### REQUIREMENT
The material below contains a line with "Write part 3" and a line with "self.normals = self.normals.reshape(-1, 3)". Copy exactly those two lines and all lines between them.

**** RECORD EXTRACTS

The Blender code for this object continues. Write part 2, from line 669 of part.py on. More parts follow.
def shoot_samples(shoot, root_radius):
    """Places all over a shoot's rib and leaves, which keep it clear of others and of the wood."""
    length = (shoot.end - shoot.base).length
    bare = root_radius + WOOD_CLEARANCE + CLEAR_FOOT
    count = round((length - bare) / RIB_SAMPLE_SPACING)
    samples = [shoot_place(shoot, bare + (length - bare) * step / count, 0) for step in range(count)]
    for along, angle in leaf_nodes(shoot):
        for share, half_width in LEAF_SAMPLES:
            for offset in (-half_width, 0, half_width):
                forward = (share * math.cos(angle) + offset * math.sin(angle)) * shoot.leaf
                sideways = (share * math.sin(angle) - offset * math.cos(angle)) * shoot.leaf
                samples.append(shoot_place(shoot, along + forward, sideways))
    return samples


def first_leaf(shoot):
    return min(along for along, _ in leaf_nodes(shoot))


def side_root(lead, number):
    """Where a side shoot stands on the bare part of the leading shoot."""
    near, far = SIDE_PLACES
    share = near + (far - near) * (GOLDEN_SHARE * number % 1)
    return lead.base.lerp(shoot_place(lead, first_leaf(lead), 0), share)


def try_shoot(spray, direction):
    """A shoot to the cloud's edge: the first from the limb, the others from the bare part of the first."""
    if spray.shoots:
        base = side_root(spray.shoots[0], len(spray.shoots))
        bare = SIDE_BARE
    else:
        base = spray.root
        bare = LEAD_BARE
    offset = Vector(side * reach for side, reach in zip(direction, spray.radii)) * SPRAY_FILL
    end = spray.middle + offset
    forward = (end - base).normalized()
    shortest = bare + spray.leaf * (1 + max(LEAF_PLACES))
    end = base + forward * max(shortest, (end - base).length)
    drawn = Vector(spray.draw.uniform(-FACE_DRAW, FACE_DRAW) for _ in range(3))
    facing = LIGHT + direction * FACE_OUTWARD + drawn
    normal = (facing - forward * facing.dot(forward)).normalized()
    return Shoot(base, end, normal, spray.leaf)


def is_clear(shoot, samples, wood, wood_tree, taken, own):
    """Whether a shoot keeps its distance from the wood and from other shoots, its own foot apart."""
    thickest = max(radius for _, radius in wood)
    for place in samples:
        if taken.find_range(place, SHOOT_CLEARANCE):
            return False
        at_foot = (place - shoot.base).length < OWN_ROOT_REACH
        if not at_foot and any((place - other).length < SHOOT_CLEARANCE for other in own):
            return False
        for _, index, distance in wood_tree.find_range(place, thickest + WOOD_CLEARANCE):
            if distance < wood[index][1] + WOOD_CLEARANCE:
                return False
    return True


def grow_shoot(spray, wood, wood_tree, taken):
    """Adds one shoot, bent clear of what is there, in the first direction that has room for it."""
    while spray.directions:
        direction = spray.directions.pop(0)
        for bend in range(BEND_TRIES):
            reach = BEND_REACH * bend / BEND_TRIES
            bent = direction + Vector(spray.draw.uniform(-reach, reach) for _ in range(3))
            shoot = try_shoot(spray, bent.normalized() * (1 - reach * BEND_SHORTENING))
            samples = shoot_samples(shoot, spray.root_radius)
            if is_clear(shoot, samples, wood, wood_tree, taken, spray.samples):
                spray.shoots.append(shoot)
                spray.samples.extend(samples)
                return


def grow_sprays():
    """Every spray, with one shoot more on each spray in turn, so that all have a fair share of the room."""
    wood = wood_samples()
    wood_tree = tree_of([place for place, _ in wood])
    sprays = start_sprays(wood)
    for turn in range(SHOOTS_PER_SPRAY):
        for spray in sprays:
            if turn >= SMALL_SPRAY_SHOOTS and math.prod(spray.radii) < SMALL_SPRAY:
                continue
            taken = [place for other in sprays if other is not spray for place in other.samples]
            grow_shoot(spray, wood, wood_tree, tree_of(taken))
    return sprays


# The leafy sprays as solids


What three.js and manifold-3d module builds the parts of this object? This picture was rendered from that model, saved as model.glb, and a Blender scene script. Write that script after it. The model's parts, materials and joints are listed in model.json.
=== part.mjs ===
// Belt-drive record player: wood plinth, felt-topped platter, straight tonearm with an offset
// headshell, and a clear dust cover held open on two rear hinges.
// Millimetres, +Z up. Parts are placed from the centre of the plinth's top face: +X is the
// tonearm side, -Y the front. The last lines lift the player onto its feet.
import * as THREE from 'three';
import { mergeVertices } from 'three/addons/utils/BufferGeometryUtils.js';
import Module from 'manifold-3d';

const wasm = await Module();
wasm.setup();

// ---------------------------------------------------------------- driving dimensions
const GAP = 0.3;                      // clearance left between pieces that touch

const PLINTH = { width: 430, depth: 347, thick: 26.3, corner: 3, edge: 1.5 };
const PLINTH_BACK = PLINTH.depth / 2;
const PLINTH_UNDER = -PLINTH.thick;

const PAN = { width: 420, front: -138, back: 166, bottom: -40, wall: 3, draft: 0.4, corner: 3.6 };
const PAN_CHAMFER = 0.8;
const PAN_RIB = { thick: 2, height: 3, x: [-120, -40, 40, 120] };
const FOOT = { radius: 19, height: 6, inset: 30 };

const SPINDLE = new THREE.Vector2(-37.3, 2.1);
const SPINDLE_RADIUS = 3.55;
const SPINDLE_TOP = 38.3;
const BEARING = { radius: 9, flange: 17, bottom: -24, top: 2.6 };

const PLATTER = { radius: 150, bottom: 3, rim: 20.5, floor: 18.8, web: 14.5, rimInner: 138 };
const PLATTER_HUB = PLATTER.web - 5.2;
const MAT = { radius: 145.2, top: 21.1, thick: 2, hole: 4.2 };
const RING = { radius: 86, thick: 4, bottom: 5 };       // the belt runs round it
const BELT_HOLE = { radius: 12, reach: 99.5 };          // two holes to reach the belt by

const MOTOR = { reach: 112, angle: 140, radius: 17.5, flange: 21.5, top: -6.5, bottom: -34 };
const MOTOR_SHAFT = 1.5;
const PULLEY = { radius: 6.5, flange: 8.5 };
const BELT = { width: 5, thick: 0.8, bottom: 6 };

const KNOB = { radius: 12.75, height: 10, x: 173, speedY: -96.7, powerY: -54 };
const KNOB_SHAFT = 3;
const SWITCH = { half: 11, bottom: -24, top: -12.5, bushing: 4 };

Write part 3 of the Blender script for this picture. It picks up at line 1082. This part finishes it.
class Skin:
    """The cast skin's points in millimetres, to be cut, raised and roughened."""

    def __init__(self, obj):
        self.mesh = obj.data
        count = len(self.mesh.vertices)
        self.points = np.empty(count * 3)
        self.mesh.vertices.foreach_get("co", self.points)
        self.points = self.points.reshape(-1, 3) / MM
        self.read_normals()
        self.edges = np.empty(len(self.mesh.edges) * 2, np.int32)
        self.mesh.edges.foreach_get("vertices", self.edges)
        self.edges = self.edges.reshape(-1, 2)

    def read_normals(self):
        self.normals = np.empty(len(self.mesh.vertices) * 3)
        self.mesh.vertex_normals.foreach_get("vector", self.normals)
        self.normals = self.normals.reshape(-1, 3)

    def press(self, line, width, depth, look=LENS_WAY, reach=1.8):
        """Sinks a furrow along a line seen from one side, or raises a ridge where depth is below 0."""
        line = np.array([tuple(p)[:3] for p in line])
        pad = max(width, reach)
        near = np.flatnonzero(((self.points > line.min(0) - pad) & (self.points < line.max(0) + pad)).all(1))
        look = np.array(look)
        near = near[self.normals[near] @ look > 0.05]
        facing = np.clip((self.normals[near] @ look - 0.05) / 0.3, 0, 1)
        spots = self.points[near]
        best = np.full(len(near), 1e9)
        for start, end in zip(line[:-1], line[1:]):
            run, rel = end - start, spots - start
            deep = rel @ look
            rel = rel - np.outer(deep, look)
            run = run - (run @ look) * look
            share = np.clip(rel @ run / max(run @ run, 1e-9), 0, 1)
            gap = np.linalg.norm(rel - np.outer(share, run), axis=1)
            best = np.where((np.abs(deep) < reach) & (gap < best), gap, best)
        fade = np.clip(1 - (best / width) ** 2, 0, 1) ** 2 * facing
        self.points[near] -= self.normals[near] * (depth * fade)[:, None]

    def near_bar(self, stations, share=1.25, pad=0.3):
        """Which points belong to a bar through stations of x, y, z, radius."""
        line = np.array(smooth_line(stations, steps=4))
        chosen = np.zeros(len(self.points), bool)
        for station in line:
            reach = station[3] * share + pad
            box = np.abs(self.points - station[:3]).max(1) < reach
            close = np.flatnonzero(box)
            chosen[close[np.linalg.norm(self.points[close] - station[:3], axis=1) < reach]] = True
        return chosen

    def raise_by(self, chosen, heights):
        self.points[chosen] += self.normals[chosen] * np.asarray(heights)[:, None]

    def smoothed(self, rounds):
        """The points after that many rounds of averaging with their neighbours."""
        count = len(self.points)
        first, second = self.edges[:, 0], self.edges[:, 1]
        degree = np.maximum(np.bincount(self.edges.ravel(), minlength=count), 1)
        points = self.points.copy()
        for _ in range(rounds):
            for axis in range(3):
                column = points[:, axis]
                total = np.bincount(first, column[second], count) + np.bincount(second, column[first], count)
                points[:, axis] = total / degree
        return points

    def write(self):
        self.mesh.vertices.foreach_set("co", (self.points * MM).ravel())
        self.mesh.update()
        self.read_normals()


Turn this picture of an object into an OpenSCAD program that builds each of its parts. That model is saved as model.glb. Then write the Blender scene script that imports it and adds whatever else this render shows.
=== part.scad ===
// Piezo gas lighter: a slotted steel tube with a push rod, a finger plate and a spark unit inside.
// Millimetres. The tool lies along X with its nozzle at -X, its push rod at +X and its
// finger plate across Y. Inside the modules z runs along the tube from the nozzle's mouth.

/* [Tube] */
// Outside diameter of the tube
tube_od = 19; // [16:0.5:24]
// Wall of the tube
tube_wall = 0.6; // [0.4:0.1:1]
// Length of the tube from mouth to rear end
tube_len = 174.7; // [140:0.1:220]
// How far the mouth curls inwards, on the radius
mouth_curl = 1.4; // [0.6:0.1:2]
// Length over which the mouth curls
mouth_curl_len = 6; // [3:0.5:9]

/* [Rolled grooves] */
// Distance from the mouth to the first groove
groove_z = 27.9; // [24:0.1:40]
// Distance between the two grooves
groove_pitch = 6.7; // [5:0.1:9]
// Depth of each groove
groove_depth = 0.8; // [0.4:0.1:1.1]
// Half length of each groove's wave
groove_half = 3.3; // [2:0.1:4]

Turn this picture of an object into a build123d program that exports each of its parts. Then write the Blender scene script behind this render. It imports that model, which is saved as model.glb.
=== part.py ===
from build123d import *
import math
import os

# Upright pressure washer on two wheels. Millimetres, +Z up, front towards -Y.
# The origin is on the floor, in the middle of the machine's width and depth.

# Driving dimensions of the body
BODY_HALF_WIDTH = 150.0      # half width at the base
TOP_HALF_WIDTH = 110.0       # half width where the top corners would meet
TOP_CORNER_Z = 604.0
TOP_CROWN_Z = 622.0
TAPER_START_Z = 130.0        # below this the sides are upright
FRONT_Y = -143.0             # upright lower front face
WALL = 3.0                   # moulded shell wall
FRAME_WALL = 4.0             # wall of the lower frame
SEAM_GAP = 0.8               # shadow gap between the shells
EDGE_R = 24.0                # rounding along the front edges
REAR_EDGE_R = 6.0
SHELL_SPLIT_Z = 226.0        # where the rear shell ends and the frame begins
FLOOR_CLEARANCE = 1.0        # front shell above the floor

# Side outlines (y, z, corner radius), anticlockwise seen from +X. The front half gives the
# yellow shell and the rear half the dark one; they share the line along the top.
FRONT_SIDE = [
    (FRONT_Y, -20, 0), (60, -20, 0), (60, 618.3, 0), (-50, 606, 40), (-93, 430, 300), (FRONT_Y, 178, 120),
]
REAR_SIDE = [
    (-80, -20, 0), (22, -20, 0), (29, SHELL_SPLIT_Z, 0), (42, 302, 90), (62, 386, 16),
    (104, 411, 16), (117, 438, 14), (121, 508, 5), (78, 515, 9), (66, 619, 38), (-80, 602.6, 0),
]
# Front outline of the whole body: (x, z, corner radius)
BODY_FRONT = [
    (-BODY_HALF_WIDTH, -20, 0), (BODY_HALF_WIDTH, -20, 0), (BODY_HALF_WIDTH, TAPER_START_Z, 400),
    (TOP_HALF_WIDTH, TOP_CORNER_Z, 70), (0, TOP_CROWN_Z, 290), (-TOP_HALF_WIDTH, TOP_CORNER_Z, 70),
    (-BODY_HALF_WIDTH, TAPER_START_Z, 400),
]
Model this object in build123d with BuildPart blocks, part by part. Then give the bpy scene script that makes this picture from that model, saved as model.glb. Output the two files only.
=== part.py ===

********

### RESPONSE TO THE TASK
Write part 3 of the Blender script for this picture. It picks up at line 1082. This part finishes it.
class Skin:
    """The cast skin's points in millimetres, to be cut, raised and roughened."""

    def __init__(self, obj):
        self.mesh = obj.data
        count = len(self.mesh.vertices)
        self.points = np.empty(count * 3)
        self.mesh.vertices.foreach_get("co", self.points)
        self.points = self.points.reshape(-1, 3) / MM
        self.read_normals()
        self.edges = np.empty(len(self.mesh.edges) * 2, np.int32)
        self.mesh.edges.foreach_get("vertices", self.edges)
        self.edges = self.edges.reshape(-1, 2)

    def read_normals(self):
        self.normals = np.empty(len(self.mesh.vertices) * 3)
        self.mesh.vertex_normals.foreach_get("vector", self.normals)
        self.normals = self.normals.reshape(-1, 3)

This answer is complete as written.